I think my favorite thing is that the driver of the car is obviously the smartest kid in the group. He had quick reactions, which were more intelligent than his cohorts unintelligible grunting, or his female friend’s offer to some “some other dance” for us.

As we were driving home and discussing the situation, it occurred to us that we are out of practice. At one time, this scene would have gone much smoother. I would not have said no, tipping the kids off to the fact that there’s no way in hell we’re buying them beer, we would have used a better lead-in, and the closer, where we inform them their jigs aren’t good enough would be much smoother. And so, we’re proud to present:

The Way It Should Have Gone!

scott: no no no! This is an exchange of services! We buy you beer, you dance a jig for us!
steve: well, come on, give me a sample jig!
[half-hearted attempts at jig from driver and kid #3]
steve: [outraged] you call THAT a jig?
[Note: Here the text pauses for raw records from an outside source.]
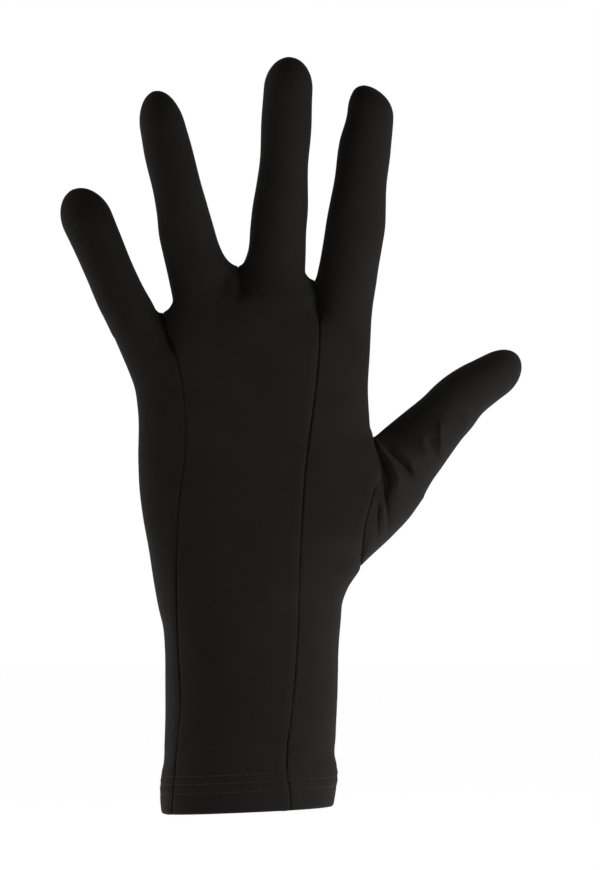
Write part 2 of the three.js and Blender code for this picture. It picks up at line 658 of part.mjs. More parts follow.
add(glove, "back_panel", panel(BACK, [{ ...ring, seams: { left: true } }, { ...middle, seams: { right: true } }]));
add(glove, "little_panel", panel(BACK, [{ ...little, seams: { right: true } }]));
add(glove, "index_panel", panel(BACK, [{ ...index, seams: { left: true } }]));
add(glove, "palm_panel", panel(FRONT, [little, ring, middle, index].map((part) => ({ ...part, seams: {} }))));
add(glove, "thumb", thumbPiece());
add(glove, "cuff_hem", hemBand());

export default glove;
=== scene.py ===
"""A black knitted glove liner in its worn form, back of the hand towards the camera.

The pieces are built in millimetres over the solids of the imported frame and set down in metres:
+X to the thumb's side, +Y out of the palm, +Z up to the fingertips, the wrist opening at the origin.
"""

import bpy
import numpy as np
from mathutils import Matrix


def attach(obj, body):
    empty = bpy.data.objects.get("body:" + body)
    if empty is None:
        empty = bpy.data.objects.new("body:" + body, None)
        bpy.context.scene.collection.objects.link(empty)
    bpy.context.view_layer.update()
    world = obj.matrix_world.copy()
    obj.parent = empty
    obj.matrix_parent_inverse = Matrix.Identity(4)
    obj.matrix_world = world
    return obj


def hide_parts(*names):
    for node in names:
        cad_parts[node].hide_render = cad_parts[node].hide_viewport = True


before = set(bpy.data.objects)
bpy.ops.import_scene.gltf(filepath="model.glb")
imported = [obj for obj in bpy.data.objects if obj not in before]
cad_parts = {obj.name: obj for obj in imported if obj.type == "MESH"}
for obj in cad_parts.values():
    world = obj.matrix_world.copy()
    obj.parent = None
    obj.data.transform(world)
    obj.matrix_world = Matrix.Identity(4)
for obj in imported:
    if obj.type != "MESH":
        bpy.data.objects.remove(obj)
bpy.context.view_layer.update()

# Little-finger panel
#
# The side of the glove's back below the little finger, cut from fine black jersey in one piece
# with the back of that finger. Its edges are overlocked inside to the middle panel and the palm,
# and its lower end turns under into the hem. The outline that all panels share is set out here.
PALM_LENGTH, HALF_WIDTH, PALM_DEPTH = 196.6, 84.5 / 2, 30.0
CLOTH = 1.0  # thickness of the jersey
BACK, FRONT = -1, 1

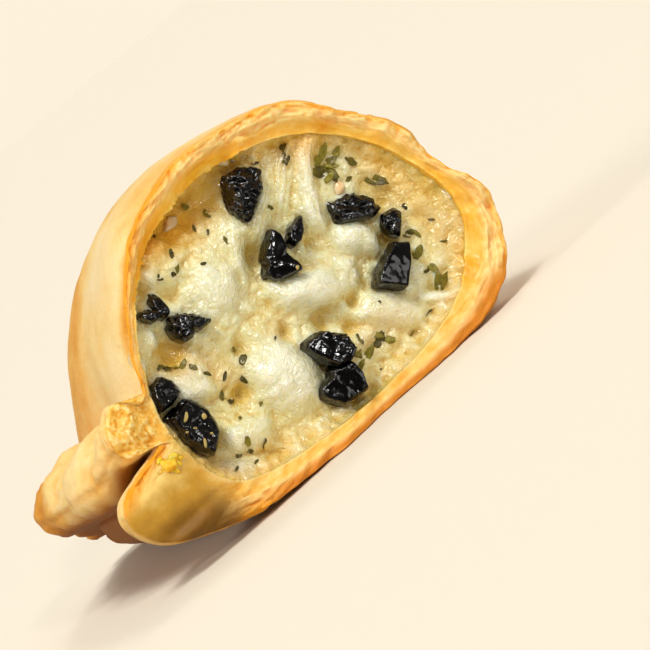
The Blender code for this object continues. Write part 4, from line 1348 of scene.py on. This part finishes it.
color = baked.mix(torn_mark, skin, torn_color)
color = baked.mix(baked.mark("lobe"), color, lip_tone)

# %% Gloss and grain of the dough
wet = (soft_part + baked.mark("lobe") * 0.8).clamped()
rough = 0.48 + (crust_grain - 0.5) * 0.3 + torn_mark * 0.04 - soft_part * 0.22
height = crust_grain * 0.55 + speckle * 0.35 + baked.cells(0.9) * 0.25
dry_bumps = baked.relief(height * (1.0 - wet * 0.55) + fibre * torn_mark * 0.4, 0.26, 0.75)
baked.feed(Base_Color=color, Roughness=rough.clamped(), Normal=dry_bumps, Coat_Weight=(soft_part * 0.4))
baked.on(dough)

# %% [markdown]
# ## Melted cheese
# Cheese lets light in, so it needs subsurface scattering, and its wet skin gives small sharp
# highlights. Painted light and shade make it whitest on the crowns and yellow green to amber in the
# creases and further in. It is greyer beside an olive, and amber where it meets the fat-soaked wall.

# %% Melted cheese
milk = Finish(
    "melted_cheese_finish",
    Subsurface_Weight=0.8, Subsurface_Radius=(1.0, 0.85, 0.5), Subsurface_Scale=0.0016, IOR=1.42,
    Specular_IOR_Level=0.85, Coat_Weight=0.2, Coat_Roughness=0.1,
)
cloud = milk.grain(4.5, 3.0, 0.55)
fine = milk.grain(0.8, 3.0, 0.6)
depth_shade_mark = milk.mark("low")
crest = milk.mark("crest")
# Painted light and shade: yellow green to amber deeper in and in creases, whiter on the crests
tone = depth_shade_mark * 0.9 + (cloud - 0.5) * 0.55 + (fine - 0.5) * 0.14 - (crest - 0.5) * 0.8
cheese_color = milk.ramp(
    tone,
    (0.0, (0.86, 0.85, 0.66)), (0.22, (0.80, 0.77, 0.48)), (0.42, (0.81, 0.74, 0.38)),
    (0.80, (0.75, 0.54, 0.13)),
)
cheese_color = milk.mix((milk.mark("soaked") * 0.85).clamped(), cheese_color, (0.80, 0.44, 0.035))
cheese_color = milk.mix((milk.mark("white") * 0.40).clamped(), cheese_color, (0.85, 0.86, 0.72))
# Greyer beside an olive.
grey_by_olive = milk.mark("by_olive") * (0.24 + (cloud - 0.5) * 0.4)
cheese_color = milk.mix(grey_by_olive.clamped(), cheese_color, (0.44, 0.47, 0.40))
wall_mark = milk.mark("by_wall")
# Amber by the fat-soaked wall; the part that grows deeper in is painted shade.
wall_part = (wall_mark * wall_mark * (0.85 + (cloud - 0.5) * 1.2) + wall_mark * depth_shade_mark * 0.4).clamped()
cheese_color = milk.mix(wall_part, cheese_color, (0.88, 0.50, 0.045))
worms = milk.grain(0.95, 0.0, 0.5, 1.6)
small_worms = milk.grain(0.48, 0.0, 0.5, 1.2)
cheese_height = worms + small_worms * 0.30 + milk.grain(1.6, 1.0, 0.5, 1.2, (0.9, 0.5, 0.35)) * 0.5
cheese_bumps = milk.relief(cheese_height, 0.30)
cheese_rough = 0.16 + (cloud - 0.5) * 0.22 + depth_shade_mark * 0.06
milk.feed(Base_Color=cheese_color, Roughness=cheese_rough.clamped(), Normal=cheese_bumps)
milk.on(cheese)

# %% [markdown]
# ## Olive, herb and onion
# Olive skin is nearly black, painted lighter grey on the crests of its folds as a sheen, and the cut faces
# are wet and smooth.
# Dried leaves are matt, brown to yellow green. Cooked onion is clear and pinkish.

# %% Black olive
pitch = Finish("black_olive_finish", IOR=1.46, Specular_IOR_Level=0.7)
skin_mark = pitch.mark("skin")
olive_crest_sheen = pitch.mark("crest")
blotch = pitch.grain(1.6, 3.0, 0.6)
# Painted sheen: lighter grey on the crests of the folds, near black in the valleys
olive_color = pitch.ramp(
    (olive_crest_sheen * 0.5 + (blotch - 0.5) * 0.5 + skin_mark * 0.10).clamped(),
    (0.35, (0.0015, 0.001, 0.001)), (0.58, (0.004, 0.003, 0.003)), (0.76, (0.024, 0.017, 0.013)),
    (1.0, (0.12, 0.085, 0.060)),
)
olive_rough = 0.06 + blotch * 0.12 + skin_mark * 0.06
pitch_folds = pitch.grain(1.15, 1.0, 0.5, 1.4)
cut_waves = pitch.grain(3.0, 0.0, 0.5, 0.8)
olive_bumps = pitch.relief(pitch_folds * (0.05 + skin_mark * 0.6) + cut_waves * 0.7, 0.28)
pitch.feed(Base_Color=olive_color, Roughness=olive_rough.clamped(), Normal=olive_bumps)
pitch.on(*olives)

# %% Dried herbs
leaf = Finish("dried_herb_finish", Roughness=0.42)
leaf_tone = leaf.mark("tone") + (leaf.grain(0.6, 3.0, 0.6) - 0.5) * 0.7
leaf_color = leaf.ramp(
    leaf_tone,
    (0.0, (0.030, 0.022, 0.004)), (0.40, (0.085, 0.066, 0.007)), (0.75, (0.24, 0.20, 0.014)),
    (1.0, (0.46, 0.40, 0.035)),
)
leaf.feed(Base_Color=leaf_color, Normal=leaf.relief(leaf.grain(0.25, 2.0), 0.08, 0.7))
leaf.on(herbs)

# %% Onion, seeds and set fat
clear = Finish(
    "cooked_onion_finish", Subsurface_Weight=0.8, Subsurface_Radius=(1.0, 0.7, 0.5), Subsurface_Scale=0.0015,
    Roughness=0.16, Coat_Weight=0.5, Coat_Roughness=0.06,
)
clear.feed(Base_Color=clear.ramp(
    clear.grain(1.2, 3.0), (0.3, (0.80, 0.50, 0.25)), (0.7, (0.90, 0.72, 0.48)),
))
clear.on(onion)
pale_seed = Finish("seed_finish", Roughness=0.35, Subsurface_Weight=0.3, Subsurface_Scale=0.0005)
pale_seed.feed(Base_Color=pale_seed.ramp(
    pale_seed.grain(0.8, 3.0), (0.3, (0.20, 0.12, 0.015)), (0.7, (0.56, 0.44, 0.15)),
))
pale_seed.on(seeds)
fat = Finish(
    "set_fat_finish", Subsurface_Weight=0.6, Subsurface_Radius=(1.0, 0.5, 0.15), Subsurface_Scale=0.0012,
    Roughness=0.2, Coat_Weight=0.5, Coat_Roughness=0.08,
)
fat_color = fat.ramp(
    fat.grain(1.4, 3.0, 0.6),
    (0.38, (0.92, 0.36, 0.006)), (0.52, (0.95, 0.55, 0.03)), (0.66, (0.96, 0.67, 0.10)),
)
fat.feed(Base_Color=fat_color, Normal=fat.relief(fat.grain(0.5, 3.0), 0.12, 0.6))
fat.on(set_fat)

# %% [markdown]
# ## Floor, light and camera
# The part stands on a wide cream floor under a cream sky of the same tone. A few suns do the work
# of studio lamps: being far away, they light the floor evenly. The wide ones give the form, and the
# two narrow ones put sparkles on what is wet. The floor is kept out of reflections, so that the
# olives stay black.

# %% Floor
FLOOR_RADIUS = 6.0
FLOOR_SIDES = 64
floor_mesh = bpy.data.meshes.new("floor")
angles = np.linspace(0, math.tau, FLOOR_SIDES + 1)[:-1]
ring = [(FLOOR_RADIUS * math.cos(angle), FLOOR_RADIUS * math.sin(angle), 0.0) for angle in angles]
floor_mesh.from_pydata(ring, [], [list(range(FLOOR_SIDES))])
floor = add_object("floor", floor_mesh)
floor.visible_glossy = False
paper = Finish("cream_floor", Roughness=0.9)
paper.shader.inputs["Base Color"].default_value = (0.79, 0.72, 0.60, 1.0)
paper.on(floor)

# %% Camera
TARGET = Vector((4.753, -36.0, 15.38)) * MM
AZIMUTH, ELEVATION, ROLL, DISTANCE = -20.0, 6.0, 39.0, 520.0 * MM
FOCAL_PIXELS, PICTURE = 3588.0, 650.0
SENSOR_WIDTH = 36.0
turned, raised, rolled = (math.radians(value) for value in (AZIMUTH, ELEVATION, ROLL))
toward = Vector((math.sin(turned) * math.cos(raised), -math.cos(turned) * math.cos(raised), math.sin(raised)))
level = (-toward).cross(Vector((0, 0, 1))).normalized()
plumb = level.cross(-toward)
right = math.cos(rolled) * level - math.sin(rolled) * plumb
up = math.sin(rolled) * level + math.cos(rolled) * plumb
view = Matrix((right, up, toward)).transposed().to_4x4()
view.translation = TARGET + toward * DISTANCE
lens = bpy.data.cameras.new("camera")
lens.sensor_width = SENSOR_WIDTH
lens.lens = SENSOR_WIDTH * FOCAL_PIXELS / PICTURE
lens.clip_start = 0.01
lens.clip_end = 50.0
camera = add_object("camera", lens)
camera.matrix_world = view
bpy.context.scene.camera = camera
print("lens %.1f mm" % lens.lens)

# %% Light
def sun(name, way, strength, spread, color):
    lamp = bpy.data.lights.new(name, "SUN")
    lamp.energy = strength
    lamp.angle = math.radians(spread)
    lamp.color = color
    placed = add_object(name, lamp)
    placed.rotation_mode = "QUATERNION"
    placed.rotation_quaternion = way.normalized().to_track_quat("Z", "Y")


# Name, way to the lamp along right, up and towards the viewer, strength, width in degrees, colour
SUNS = [
    ("key", (-0.62, 0.80, 0.80), 1.60, 24, (1.0, 0.985, 0.955)),
    ("glint", (-0.62, 0.80, 0.80), 0.60, 8, (1.0, 0.985, 0.955)),
    ("low", (-0.95, -0.10, 0.45), 0.62, 24, (1.0, 0.97, 0.92)),
    ("fill", (0.85, 0.15, 0.75), 0.45, 30, (1.0, 0.985, 0.96)),
    ("back", (-0.25, 0.95, -0.35), 0.50, 14, (1.0, 0.98, 0.94)),
    ("sparkle", (0.08, 0.48, 1.0), 0.65, 4, (1.0, 0.99, 0.97)),
]
for name, (sideways, upward, forward), strength, spread, color in SUNS:
    sun(name, sideways * right + upward * up + forward * toward, strength, spread, color)
print("suns:", len(SUNS))

# %% Sky
# The sky seen in the picture has the floor's own cream. The light from it is softer, dim behind
# the viewer, where a studio is dark, and dimmer still in what is mirrored.
world = bpy.data.worlds.new("sky")
world.use_nodes = True
sky = Board(world.node_tree)
way = sky.node("ShaderNodeTexCoord", {}, {}, "Generated")
behind_viewer = sky.node("ShaderNodeVectorMath", {"operation": "DOT_PRODUCT"}, {0: way, 1: tuple(toward)}, 1)
glow = 0.54 - behind_viewer.step(-0.1, 0.85) * 0.42
mirrored = sky.node("ShaderNodeLightPath", {}, {}, "Is Glossy Ray")
dimmed = glow * (1.0 - mirrored * 0.6)
soft = sky.node("ShaderNodeBackground", {}, {"Color": (0.95, 0.90, 0.83), "Strength": dimmed})
cream = sky.node("ShaderNodeBackground", {}, {"Color": (0.991, 0.880, 0.716)})
seen = sky.node("ShaderNodeLightPath", {}, {}, "Is Camera Ray")
both = sky.node("ShaderNodeMixShader", {}, {0: seen, 1: soft, 2: cream})
sky.tree.links.new(both.socket, sky.tree.nodes["World Output"].inputs["Surface"])
bpy.context.scene.world = world
bpy.context.scene.view_settings.view_transform = "Standard"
THIS is a jig!
[steve and scott bust into flawless jigs that they have obviously rehearsed for just this situation]
scott: Now you practice that, and when you get it down, we’ll buy you beer!
[steve and scott turn backs on kids and walk into store, laughing]
driver: you’d buy us beer if you weren’t gay!
steve: [steve uses limp-wrist gay wave at kids] oh you!

The End! Our heroes leave the parking lot triumphant, leaving the kids confused and sober! We also noted there are variations on this theme that we could pull on people. For example, instead of a jig, we could learn to beat-box and ask the kids to break dance for us!